**EXERCISE REQUIREMENTS**
Read the entries below and pull out each line with the string "this".

**MATERIAL SHOWN**
* begin *
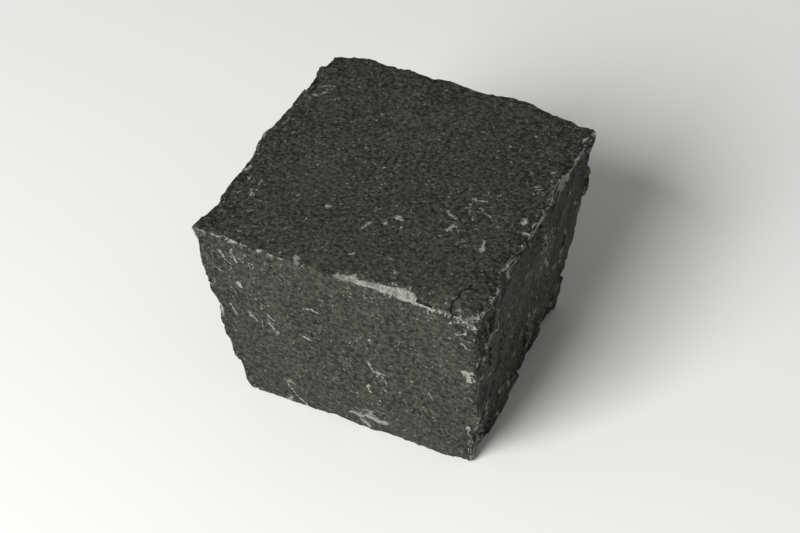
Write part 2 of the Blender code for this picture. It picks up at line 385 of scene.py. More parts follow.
* end *
* begin *
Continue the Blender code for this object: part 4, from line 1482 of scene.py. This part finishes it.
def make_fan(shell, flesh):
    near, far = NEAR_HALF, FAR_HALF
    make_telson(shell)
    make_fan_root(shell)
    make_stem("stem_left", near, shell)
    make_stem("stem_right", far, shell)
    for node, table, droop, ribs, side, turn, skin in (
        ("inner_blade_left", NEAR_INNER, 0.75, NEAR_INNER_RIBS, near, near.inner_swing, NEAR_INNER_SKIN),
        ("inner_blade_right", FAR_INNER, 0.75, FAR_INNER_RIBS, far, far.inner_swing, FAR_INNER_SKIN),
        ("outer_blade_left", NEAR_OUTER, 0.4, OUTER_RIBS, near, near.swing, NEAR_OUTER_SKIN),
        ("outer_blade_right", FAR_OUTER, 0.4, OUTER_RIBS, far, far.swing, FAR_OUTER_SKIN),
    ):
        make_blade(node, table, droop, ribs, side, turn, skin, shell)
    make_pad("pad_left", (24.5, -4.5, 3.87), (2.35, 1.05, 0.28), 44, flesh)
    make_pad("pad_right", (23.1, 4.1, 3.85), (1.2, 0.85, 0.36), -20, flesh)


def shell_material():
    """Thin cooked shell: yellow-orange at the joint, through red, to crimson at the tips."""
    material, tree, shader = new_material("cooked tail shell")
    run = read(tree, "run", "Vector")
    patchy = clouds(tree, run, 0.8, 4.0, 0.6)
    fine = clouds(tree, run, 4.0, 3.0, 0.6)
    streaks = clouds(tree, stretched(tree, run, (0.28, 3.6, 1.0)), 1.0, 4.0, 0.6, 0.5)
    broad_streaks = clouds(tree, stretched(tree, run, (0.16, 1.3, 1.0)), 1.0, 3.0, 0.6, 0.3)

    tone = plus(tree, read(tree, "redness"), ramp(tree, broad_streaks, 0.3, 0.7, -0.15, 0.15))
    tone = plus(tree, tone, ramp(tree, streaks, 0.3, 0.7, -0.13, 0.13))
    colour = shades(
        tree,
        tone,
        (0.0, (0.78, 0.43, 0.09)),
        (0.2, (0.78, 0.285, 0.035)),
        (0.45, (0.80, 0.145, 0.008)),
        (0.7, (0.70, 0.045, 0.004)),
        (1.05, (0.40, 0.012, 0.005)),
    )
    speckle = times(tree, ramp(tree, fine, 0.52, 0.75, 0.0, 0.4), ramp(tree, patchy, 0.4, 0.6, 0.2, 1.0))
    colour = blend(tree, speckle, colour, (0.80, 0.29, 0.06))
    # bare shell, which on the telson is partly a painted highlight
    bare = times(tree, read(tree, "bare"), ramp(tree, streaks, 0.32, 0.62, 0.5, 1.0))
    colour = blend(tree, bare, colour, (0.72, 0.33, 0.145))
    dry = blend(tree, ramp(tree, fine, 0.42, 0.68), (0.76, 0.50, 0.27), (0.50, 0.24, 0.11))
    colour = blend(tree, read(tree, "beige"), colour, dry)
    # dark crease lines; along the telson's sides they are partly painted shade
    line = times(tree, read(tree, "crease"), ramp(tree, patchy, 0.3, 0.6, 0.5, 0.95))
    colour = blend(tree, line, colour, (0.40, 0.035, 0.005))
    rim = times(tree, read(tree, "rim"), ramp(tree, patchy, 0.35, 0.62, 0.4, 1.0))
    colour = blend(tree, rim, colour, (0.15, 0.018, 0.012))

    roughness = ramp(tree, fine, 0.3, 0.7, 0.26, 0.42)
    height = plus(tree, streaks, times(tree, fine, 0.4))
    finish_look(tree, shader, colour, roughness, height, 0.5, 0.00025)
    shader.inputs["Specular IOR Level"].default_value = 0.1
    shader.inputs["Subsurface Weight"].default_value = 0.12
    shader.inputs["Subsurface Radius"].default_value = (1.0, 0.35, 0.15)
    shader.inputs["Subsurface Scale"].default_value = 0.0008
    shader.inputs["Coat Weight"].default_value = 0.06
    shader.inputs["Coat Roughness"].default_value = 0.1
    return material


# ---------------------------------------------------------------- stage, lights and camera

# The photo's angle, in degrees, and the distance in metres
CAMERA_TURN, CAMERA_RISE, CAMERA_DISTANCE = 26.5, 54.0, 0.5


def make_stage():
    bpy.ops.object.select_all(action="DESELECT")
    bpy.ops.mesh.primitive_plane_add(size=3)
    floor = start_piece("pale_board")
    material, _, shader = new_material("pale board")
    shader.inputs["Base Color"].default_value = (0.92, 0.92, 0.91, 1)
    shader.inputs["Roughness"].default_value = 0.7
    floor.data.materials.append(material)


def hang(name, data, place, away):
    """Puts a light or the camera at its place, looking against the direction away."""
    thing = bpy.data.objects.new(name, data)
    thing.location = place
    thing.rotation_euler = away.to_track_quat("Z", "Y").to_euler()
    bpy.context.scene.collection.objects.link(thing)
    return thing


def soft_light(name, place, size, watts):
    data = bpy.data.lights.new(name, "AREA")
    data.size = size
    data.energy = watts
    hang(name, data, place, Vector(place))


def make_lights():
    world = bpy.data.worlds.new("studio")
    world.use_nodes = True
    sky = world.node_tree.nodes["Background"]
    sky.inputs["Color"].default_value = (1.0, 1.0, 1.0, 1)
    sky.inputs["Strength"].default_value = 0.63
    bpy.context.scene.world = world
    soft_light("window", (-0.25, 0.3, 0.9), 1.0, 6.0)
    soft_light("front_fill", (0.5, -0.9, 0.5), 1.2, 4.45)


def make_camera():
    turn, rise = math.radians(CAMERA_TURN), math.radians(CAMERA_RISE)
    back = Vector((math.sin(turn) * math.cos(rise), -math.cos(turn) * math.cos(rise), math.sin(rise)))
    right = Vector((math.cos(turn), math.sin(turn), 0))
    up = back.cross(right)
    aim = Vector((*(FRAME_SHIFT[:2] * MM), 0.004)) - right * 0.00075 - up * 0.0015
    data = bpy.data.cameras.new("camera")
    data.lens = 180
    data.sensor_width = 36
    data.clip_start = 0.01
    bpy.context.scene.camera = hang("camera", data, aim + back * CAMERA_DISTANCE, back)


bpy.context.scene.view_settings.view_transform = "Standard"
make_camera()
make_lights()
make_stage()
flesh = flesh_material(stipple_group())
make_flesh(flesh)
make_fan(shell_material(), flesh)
* end *
**WRITTEN RESPONSE**
Write part 2 of the Blender code for this picture. It picks up at line 385 of scene.py. More parts follow.
Continue the Blender code for this object: part 4, from line 1482 of scene.py. This part finishes it.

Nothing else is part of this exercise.